Memve’ele, Lom Pangar, Mekin the energy backbone
With a hydropower potential second only to the DRC in Africa, Cameroon’s energy like almost everything else in the country is an impressive but hugely untapped resource. Only 14 percent of rural people in the country the World Bank says have access to energy. Power is costly and outages are a common occurrence in its towns and cities. It’s a cliché in Cameroon people glued to football games on television in homes and pubs applaud whenever electricity returns after a blackout.
In fact, the national electricity grid runs principally from Douala to Yaounde and from Yaounde to Bafoussam, leaving most other areas in the dark or with diesel-generated electricity. Until now, the electricity that lights up parts of Cameroon has been supplied mainly by two hydroelectric stations on the Sanaga River, nearly 60% of it is gulped up by the aluminium smelter at Edea.

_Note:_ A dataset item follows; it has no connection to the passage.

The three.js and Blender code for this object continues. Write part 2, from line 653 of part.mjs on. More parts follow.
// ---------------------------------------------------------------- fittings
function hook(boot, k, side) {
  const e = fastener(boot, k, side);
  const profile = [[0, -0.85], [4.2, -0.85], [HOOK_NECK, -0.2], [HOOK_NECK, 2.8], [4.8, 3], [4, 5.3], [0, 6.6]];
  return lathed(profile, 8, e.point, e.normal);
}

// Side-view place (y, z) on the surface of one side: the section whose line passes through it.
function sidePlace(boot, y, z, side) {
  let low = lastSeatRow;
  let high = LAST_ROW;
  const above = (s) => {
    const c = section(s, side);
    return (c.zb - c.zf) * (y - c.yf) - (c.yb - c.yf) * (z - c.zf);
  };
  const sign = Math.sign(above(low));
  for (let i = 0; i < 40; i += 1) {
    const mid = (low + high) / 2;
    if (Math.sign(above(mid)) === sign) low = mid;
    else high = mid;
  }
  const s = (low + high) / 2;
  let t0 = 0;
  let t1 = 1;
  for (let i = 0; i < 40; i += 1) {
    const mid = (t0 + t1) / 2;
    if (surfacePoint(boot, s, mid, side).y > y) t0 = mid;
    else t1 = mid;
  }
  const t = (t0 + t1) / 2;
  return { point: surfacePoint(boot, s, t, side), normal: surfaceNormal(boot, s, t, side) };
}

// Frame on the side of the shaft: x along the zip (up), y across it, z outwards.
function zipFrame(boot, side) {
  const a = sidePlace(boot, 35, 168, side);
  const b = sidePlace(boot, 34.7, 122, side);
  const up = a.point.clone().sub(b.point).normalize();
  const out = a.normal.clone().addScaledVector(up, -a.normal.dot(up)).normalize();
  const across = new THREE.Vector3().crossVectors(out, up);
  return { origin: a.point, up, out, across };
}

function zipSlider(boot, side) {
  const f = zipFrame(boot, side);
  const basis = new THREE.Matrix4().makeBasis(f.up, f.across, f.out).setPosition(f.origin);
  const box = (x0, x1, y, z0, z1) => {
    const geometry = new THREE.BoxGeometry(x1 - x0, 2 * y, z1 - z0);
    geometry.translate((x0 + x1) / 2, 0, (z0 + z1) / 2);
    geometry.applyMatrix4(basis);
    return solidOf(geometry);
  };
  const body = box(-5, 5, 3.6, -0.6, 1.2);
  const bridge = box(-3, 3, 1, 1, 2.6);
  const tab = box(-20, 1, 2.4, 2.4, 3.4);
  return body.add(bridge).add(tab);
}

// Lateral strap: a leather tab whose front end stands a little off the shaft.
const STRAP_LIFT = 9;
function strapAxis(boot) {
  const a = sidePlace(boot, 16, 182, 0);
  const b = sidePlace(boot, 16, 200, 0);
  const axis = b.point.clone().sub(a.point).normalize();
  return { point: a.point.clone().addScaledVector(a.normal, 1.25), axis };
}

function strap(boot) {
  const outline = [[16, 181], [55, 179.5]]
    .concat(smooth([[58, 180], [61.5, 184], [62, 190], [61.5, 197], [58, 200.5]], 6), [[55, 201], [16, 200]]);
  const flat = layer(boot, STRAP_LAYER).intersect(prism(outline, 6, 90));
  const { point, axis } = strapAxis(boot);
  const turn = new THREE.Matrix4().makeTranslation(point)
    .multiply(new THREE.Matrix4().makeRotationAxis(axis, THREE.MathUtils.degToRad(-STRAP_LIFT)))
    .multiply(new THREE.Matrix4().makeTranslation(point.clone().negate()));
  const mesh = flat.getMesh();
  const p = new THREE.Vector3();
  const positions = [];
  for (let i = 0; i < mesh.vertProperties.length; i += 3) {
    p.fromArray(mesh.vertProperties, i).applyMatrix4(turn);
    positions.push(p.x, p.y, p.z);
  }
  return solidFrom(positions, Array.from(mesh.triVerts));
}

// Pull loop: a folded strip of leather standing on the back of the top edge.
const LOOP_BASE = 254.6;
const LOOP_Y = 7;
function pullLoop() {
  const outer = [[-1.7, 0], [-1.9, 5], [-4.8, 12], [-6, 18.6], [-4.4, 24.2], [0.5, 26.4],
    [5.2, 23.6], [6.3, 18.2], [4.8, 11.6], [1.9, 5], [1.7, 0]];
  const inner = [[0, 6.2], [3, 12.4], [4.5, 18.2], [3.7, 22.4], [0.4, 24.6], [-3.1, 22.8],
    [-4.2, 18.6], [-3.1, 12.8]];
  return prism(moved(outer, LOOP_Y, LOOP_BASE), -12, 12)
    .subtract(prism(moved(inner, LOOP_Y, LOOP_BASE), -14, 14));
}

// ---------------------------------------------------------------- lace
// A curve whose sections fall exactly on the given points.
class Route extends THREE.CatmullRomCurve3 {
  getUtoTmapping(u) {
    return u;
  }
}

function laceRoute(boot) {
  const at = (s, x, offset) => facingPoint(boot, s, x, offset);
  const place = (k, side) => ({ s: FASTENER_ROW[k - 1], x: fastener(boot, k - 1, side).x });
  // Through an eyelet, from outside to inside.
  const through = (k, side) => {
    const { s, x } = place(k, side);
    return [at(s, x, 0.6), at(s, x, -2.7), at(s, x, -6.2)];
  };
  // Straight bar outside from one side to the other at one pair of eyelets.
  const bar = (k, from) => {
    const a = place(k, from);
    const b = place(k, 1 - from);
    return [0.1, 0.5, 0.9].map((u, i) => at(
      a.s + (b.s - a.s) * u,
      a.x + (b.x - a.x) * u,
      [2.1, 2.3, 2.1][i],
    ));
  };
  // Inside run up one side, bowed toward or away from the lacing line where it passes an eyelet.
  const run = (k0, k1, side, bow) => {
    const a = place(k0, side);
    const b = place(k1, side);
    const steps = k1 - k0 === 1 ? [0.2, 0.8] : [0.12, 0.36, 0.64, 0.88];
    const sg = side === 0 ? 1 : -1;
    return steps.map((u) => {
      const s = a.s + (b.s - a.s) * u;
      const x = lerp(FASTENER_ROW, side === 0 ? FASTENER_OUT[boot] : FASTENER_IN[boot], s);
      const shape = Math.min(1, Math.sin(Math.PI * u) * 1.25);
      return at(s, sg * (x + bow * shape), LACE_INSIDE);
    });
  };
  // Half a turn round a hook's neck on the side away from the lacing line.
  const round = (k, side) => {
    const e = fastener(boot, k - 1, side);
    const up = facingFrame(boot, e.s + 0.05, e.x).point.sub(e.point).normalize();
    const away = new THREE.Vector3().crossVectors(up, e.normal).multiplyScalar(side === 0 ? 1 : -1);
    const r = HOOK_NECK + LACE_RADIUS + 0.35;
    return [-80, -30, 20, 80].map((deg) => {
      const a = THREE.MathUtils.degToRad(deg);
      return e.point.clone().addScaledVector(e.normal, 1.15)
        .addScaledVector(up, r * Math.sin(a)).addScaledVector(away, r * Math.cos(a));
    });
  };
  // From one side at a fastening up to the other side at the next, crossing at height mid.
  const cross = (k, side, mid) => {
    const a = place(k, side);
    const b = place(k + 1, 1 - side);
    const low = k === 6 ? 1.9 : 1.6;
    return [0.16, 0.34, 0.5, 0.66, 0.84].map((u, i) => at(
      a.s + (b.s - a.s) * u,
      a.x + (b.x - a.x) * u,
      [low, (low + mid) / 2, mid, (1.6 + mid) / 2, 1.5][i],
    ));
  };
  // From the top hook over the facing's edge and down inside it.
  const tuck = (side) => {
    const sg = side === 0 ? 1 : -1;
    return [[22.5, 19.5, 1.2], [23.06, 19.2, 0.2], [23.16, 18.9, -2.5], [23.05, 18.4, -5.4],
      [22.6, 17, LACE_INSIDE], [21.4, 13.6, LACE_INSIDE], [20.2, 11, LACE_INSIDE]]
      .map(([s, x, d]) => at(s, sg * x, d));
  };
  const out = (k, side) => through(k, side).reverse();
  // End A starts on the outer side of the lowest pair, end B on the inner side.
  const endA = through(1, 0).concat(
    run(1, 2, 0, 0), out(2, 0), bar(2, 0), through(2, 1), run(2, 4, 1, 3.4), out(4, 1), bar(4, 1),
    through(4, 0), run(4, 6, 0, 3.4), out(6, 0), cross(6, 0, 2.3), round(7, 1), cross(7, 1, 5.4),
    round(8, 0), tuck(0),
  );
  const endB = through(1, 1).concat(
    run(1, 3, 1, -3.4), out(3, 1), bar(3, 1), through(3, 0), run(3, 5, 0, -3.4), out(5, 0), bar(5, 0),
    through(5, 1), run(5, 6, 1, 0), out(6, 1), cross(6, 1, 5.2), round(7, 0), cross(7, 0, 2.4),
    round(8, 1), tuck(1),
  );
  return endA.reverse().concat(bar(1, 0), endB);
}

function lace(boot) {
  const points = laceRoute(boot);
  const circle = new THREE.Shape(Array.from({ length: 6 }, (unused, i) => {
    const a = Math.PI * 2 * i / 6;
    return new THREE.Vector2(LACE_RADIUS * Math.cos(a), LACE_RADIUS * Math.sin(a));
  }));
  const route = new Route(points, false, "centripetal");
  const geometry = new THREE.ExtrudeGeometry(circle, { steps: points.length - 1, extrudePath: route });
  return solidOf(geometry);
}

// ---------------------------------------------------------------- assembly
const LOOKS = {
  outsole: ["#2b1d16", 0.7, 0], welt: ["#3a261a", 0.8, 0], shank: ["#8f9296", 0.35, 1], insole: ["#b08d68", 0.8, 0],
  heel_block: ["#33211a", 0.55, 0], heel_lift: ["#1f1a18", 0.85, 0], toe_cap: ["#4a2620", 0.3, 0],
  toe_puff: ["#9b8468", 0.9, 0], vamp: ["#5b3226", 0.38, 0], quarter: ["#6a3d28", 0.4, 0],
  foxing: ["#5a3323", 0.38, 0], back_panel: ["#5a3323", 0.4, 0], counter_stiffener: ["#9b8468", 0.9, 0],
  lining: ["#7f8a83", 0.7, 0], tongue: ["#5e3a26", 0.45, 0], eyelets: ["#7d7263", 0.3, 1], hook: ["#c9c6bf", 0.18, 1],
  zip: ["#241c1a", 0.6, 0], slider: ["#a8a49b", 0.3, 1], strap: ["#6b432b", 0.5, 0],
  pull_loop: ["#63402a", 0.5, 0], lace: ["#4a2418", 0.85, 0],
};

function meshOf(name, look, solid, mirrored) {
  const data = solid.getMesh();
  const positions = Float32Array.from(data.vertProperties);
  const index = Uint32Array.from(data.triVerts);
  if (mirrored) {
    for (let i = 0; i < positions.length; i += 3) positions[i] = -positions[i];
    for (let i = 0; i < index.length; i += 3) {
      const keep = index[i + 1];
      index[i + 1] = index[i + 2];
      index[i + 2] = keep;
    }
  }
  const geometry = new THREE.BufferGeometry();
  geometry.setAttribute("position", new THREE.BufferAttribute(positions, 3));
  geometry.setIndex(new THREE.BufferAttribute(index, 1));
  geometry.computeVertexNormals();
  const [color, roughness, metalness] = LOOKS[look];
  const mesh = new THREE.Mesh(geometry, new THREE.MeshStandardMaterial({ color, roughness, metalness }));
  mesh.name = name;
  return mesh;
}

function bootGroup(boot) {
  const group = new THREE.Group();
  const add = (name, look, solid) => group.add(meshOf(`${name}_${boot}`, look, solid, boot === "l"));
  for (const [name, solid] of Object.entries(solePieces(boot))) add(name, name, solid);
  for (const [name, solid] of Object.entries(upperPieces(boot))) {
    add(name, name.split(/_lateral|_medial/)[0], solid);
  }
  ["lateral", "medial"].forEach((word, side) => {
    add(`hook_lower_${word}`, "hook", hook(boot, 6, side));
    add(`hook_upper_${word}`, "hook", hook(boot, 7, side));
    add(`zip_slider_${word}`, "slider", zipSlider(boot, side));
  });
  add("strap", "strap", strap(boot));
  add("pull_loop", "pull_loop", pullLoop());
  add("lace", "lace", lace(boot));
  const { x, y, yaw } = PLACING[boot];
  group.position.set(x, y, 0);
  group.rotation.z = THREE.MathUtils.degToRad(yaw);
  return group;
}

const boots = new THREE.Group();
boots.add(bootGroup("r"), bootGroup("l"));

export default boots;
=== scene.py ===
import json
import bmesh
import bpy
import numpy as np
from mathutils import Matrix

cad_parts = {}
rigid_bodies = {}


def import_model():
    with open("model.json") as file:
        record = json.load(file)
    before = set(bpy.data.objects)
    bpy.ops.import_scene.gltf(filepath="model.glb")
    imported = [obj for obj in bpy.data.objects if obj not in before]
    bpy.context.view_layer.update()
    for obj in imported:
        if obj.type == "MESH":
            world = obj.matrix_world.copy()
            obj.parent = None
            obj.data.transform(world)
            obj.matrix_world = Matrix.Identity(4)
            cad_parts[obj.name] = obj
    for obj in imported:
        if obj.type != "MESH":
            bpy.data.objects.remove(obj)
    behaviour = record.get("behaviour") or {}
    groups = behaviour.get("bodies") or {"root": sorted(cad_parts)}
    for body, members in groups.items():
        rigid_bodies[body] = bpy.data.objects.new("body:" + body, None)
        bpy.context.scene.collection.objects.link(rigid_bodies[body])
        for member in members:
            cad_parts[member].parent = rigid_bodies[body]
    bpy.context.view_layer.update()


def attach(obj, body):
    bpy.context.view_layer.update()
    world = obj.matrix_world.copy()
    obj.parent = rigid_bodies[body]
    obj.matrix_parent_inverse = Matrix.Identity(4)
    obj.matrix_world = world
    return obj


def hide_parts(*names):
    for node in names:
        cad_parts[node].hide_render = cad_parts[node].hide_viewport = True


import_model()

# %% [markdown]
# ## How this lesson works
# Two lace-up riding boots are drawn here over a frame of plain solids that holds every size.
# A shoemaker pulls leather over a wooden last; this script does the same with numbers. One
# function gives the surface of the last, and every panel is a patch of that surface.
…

In the 1980s, hydroelectric capacity was expanded by an additional complex on the Sanaga River (Song-Loulou) and a 72 MW generator (built with Chinese aid) on the Benoue River. Cameroon's power capacity was 810 MW in 2002, for which output for that year was 3.249 TWh, of which about 90% was from hydropower and the remainder from fossil fuels. Consumption amounted to 3.022 TWh in 2002.

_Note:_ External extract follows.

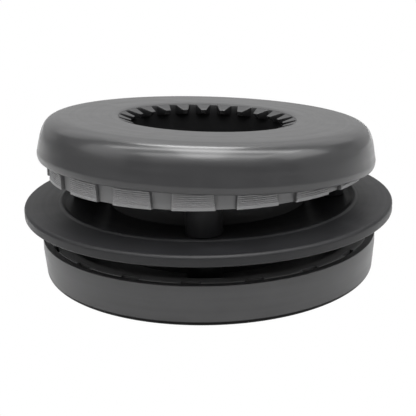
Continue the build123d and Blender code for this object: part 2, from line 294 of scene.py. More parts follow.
# ---- node building
class Sketch:
    """Adds nodes to a tree in one line each."""

    def __init__(self, tree: bpy.types.NodeTree) -> None:
        """Work on a tree."""
        self.tree = tree

    @classmethod
    def blank(cls, owner: bpy.types.Material | bpy.types.World) -> Sketch:
        """Start on the emptied tree of a material or world."""
        owner.use_nodes = True
        owner.node_tree.nodes.clear()
        return cls(owner.node_tree)

    def socket(self, name: str, kind: str, side: str = "INPUT", **values: Any) -> Any:
        """Add a named socket to the group's interface."""
        made = self.tree.interface.new_socket(name=name, in_out=side, socket_type=kind)
        for key, value in values.items():
            setattr(made, key, value)
        return made

    def add(self, kind: str, inputs: dict[Any, Any] | None = None, **settings: Any) -> Any:
        """Add a node.

        Args:
            kind: the node's type name.
            inputs: value or source socket of each input, by name or number.
            settings: the node's own settings.

        Returns:
            The node.
        """
        node = self.tree.nodes.new(kind)
        for key, value in settings.items():
            setattr(node, key, value)
        for key, value in (inputs or {}).items():
            if isinstance(value, bpy.types.NodeSocket):
                self.tree.links.new(value, node.inputs[key])
            else:
                node.inputs[key].default_value = value
        return node

    def math(self, operation: str, *values: Any, clamp: bool = False) -> Any:
        """Add a Math node and return its output."""
        inputs = dict(enumerate(values))
        return self.add("ShaderNodeMath", inputs, operation=operation, use_clamp=clamp).outputs[0]

    def band(self, value: Any, low: float, high: float, at_low: float, at_high: float) -> Any:
        """Ease from one number to another as a value passes between two limits."""
        ends = {0: value, 1: low, 2: high, 3: at_low, 4: at_high}
        return self.add("ShaderNodeMapRange", ends, interpolation_type="SMOOTHSTEP").outputs[0]

    def parts(self, vector: Any) -> Any:
        """X, Y and Z of a vector."""
        return self.add("ShaderNodeSeparateXYZ", {"Vector": vector}).outputs

    def vector(self, operation: str, *values: Any) -> Any:
        """Add a Vector Math node and return its outputs."""
        inputs = dict(enumerate(values))
        return self.add("ShaderNodeVectorMath", inputs, operation=operation).outputs

    def flat(self, place: Any) -> Any:
        """A place without its height."""
        return self.vector("MULTIPLY", place, (1.0, 1.0, 0.0))[0]

    def noise(self, place: Any, scale: Any, detail: float) -> Any:
        """Add a Noise Texture and return its grey output."""
        inputs = {"Vector": place, "Scale": scale, "Detail": detail}
        return self.add("ShaderNodeTexNoise", inputs).outputs[0]


class RoundRepeat:
    """Geometry node tree that repeats one piece round the vertical axis."""

    WELD = 2e-7    # metres within which neighbouring copies are joined

    def __init__(self) -> None:
        """Build the tree once."""
        self.tree = bpy.data.node_groups.new("repeat_round_axis", "GeometryNodeTree")
        sketch = Sketch(self.tree)
        sketch.socket("Geometry", "NodeSocketGeometry")
        self.count = sketch.socket("Count", "NodeSocketInt", default_value=4, min_value=1)
        self.first = sketch.socket("First Direction", "NodeSocketFloat")
        self.material = sketch.socket("Material", "NodeSocketMaterial")
        sketch.socket("Geometry", "NodeSocketGeometry", side="OUTPUT")
        given = sketch.add("NodeGroupInput").outputs
        places = sketch.add("GeometryNodePoints", {"Count": given["Count"]})
        number = sketch.add("GeometryNodeInputIndex")
        step = sketch.math("DIVIDE", math.tau, given["Count"])
        turn = sketch.math("MULTIPLY", number.outputs[0], step)
        angle = sketch.math("ADD", turn, given["First Direction"])
        rotation = sketch.add("ShaderNodeCombineXYZ", {"Z": angle})
        copies = {"Instance": given["Geometry"], "Rotation": rotation.outputs[0]}
        ring = sketch.add("GeometryNodeInstanceOnPoints", {"Points": places.outputs[0], **copies})
        for kind, inputs in (
            ("GeometryNodeRealizeInstances", {}),
            ("GeometryNodeMergeByDistance", {"Distance": self.WELD}),
            ("GeometryNodeSetMaterial", {"Material": given["Material"]}),
            ("NodeGroupOutput", {}),
        ):
            ring = sketch.add(kind, {"Geometry": ring.outputs[0], **inputs})

    def apply(self, obj: Piece, count: int, first: float, material: bpy.types.Material) -> None:
        """Repeat an object's mesh and keep the result as its plain mesh.

        Args:
            obj: holds one copy, drawn across +X; it gets the whole ring.
            count: number of copies.
            first: direction of the first copy in degrees.
            material: the copies' finish.
        """
        modifier = obj.modifiers.new("repeat", "NODES")
        modifier.node_group = self.tree
        modifier[self.count.identifier] = count
        modifier[self.first.identifier] = math.radians(first)
        modifier[self.material.identifier] = material
        graph = bpy.context.evaluated_depsgraph_get()
        mesh = bpy.data.meshes.new_from_object(obj.evaluated_get(graph))
        obj.modifiers.remove(modifier)
        mesh.name = obj.name
        obj.data = mesh
        finish_mesh(mesh)


# ---- shared surface effects
class Effect(Enum):
    """Surface effects that several finishes share."""

    GRAIN = "moulded_grain"
    FLOW = "flow_streaks"
    WEAR = "edge_wear"
    RECESS = "recess_shade"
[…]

Memve’ele, Lom Pangar and Mekin hold the future of the Cameroon Energy Plan. In two months President Paul Biya has laid the foundation stone of the first two waterpower projects, preparations are on course for the third.

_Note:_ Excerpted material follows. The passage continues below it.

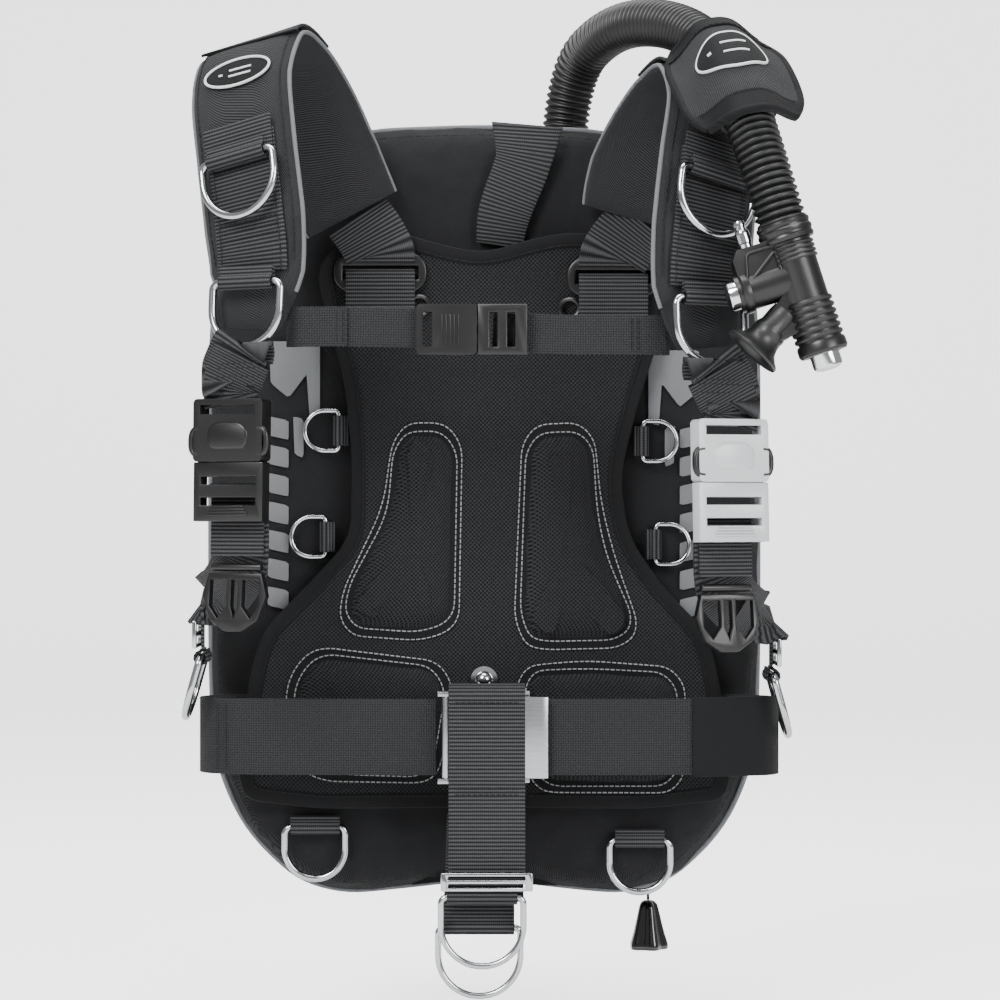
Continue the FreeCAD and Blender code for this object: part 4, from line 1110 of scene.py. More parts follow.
@dataclass
class BackPad:
    """The mesh covered pad with four stitched cushions, bound edges, the screw and two slot frames."""

    front_y: float = -112.6
    outline: tuple[tuple[float, float], ...] = (
        (0, -113), (110, -114), (160, -108), (164.5, -92), (157, -30), (149, 3), (118, 35), (96, 68),
        (90.5, 108), (103, 158), (117, 200), (113.5, 245), (101, 262), (62, 271), (32, 266), (0, 256),
        (-30, 262), (-58, 271), (-99, 262), (-112, 245), (-105, 213), (-93, 172), (-88, 120), (-89, 66),
        (-118, 35), (-149, 3), (-157, -30), (-164, -92), (-159, -108), (-110, -114),
    )
    cushions: tuple[tuple[tuple[float, float], ...], ...] = (
        ((-19, 11), (-17, 125), (-27, 139), (-52, 139), (-61, 125), (-65, 84), (-91, 34), (-94, 16), (-86, 5),
         (-41, 2)),
        ((30, -2), (43, -4), (87, -3), (98, 4), (99, 15), (83, 54), (76, 85), (73, 128), (63, 139), (36, 138),
         (27, 125), (23, 15)),
        ((-34, -94), (-24, -34), (-34, -18), (-112, -9), (-128, -30), (-128, -80), (-107, -92)),
        ((35, -100), (121, -100), (130, -90), (130, -33), (120, -22), (68, -19), (32, -21), (25, -34)),
    )
    tape_width: float = 0.010

    def slab_of_foam(self) -> bpy.types.Object:
        """The pad's body with soft edges."""
        points = outline_xz(self.outline, self.front_y + 2.2, 16, 6)
        pad = crowned("pad_body", points, ((1.2, 1.4), (2.4, 0.7), (6, 0.2)), 0.0076)
        return smooth(subdivided(pad), 60)

    def cushion(self, name: str, pairs: Sequence[tuple[float, float]]) -> bpy.types.Object:
        """One cushion, blown up a little inside its seam.

        Args:
            name: The piece's name.
            pairs: Its outline.

        Returns:
            The cushion.
        """
        points = outline_xz(pairs, self.front_y, 16, 4)
        piece = crowned(name, points, ((4.5, 0.3), (1.5, 1.6), (3, 1.8), (5, 1.3), (7, 0.7), (6, 0.2)), 0.001)
        return smooth(wrinkled(subdivided(piece), 0.035, 0.0018), 60)

    def build(self) -> None:
        """Builds and dresses the pad."""
        pad = dress(self.slab_of_foam(), SPACER_MESH, slot="spacer_mesh", nodes=["back_pad"])
        border = outline_xz(self.outline, self.front_y - 0.6, 16, 5)
        dress(ring_plate("pad_binding", border, self.tape_width, 0.0024), BINDING, slot="spacer_mesh")
        inside = outlined("seam_guide", border)
        with editing(inside):
            bpy.ops.mesh.inset(thickness=self.tape_width - 0.002, depth=0, use_even_offset=False)
        row = [inside.data.vertices[i].co + mm(0, -0.8, 0) for i in inside.data.polygons[0].vertices]
        bpy.data.objects.remove(inside)
        dress(stitches("pad_binding_stitches", row, 0.005, 0.0007, True), DARK_THREAD, slot="spacer_mesh")
        for name, pairs in zip(("left_upper", "right_upper", "left_lower", "right_lower"), self.cushions):
            piece = dress(self.cushion(f"{name}_cushion", pairs), SPACER_MESH, slot="spacer_mesh")
            self.seam(name, pairs)
        carry_over("book_screw", STAINLESS)
        mould("pad_slot_frames", "slot_frames", 0.0012, 3, ACETAL)
        for name, x, z in (("left", -43, 221), ("right", 57, 219)):
            turned = axes(mm(x, -115.2, z), RIGHT, FRONT)
            profile = [(7.5, 1.2), (6.4, 2), (5, 1.6), (4.4, 0), (5, -1.6), (6.4, -2), (7.5, -1.2),
                       (7.5, 1.2)]
            dress(lathe(f"{name}_strap_eye", turned, profile, 36), ACETAL, slot="black_acetal")

    def seam(self, name: str, pairs: Sequence[tuple[float, float]]) -> None:
        """A tape around one cushion with a double row of stitches.

        Args:
            name: The cushion's name.
            pairs: The cushion's outline.
        """
        middle = Vector((sum(x for x, z in pairs), 0, sum(z for x, z in pairs))) / len(pairs)

        def grown(by: float) -> list[tuple[float, float]]:
            """The outline moved out from its middle by so many millimetres."""
            result = []
            for x, z in pairs:
                away = Vector((x, 0, z)) - middle
                moved = Vector((x, 0, z)) + away.normalized() * by
                result.append((moved.x, moved.z))
            return result

        tape = ring_plate(f"{name}_tape", outline_xz(grown(5.5), self.front_y - 0.7, 18, 4), 0.0095, 0.0015)
        dress(tape, BINDING, slot="spacer_mesh")
        for i, by in enumerate((4.2, -1.6)):
            row = outline_xz(grown(by), self.front_y - 1.0, 16, 3)
            dress(stitches(f"{name}_stitches_{i}", row, 0.0036, 0.0009, True), THREAD, slot="spacer_mesh")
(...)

201 MW increase in electricity is located on the Ntem River in the South region of Cameroon. The 35m high dam worth 420 billion CFAF is the biggest of the three hydropower projects underway.
120 MW increase in electricity generation at two existing hydropower plants which will improve the reliability of power supply for up to five million Cameroonians and help to lower the cost of power. And a 30 MW power plant will be constructed to replace expensive thermal generation and provide reliable access to electricity in eastern Cameroon, including 2,400 newly connected households.
Located in the hometown of Cameroon President Paul Biya in the southern part of Cameroon, the hydropower project consists of a 12MW hydropower station, 40 miles of transmission cables.
Total electricity generation capacity in Cameroon is now only 1.021 MW, 77 percent of which comes from hydropower, and the rest from relatively expensive and polluting thermal generation. Cameroon can generate up to 6.000MW of reliable all-season hydropower on the Sanaga River in the Medium term. Demand is double this figure, and the country is developing energy-thirsty projects to meet its development goals.
As President Paul Biya said in the village of Nyabizan while laying the foundation stone of the Memve’ele dam on June 15, “Without energy there can be no real development. There can be no industry. Our agricultural and mineral raw materials cannot be processed. In short there can be no modern economy.” Three to five years from now Cameroon may finally be in business if these electricity projects are completed as planned.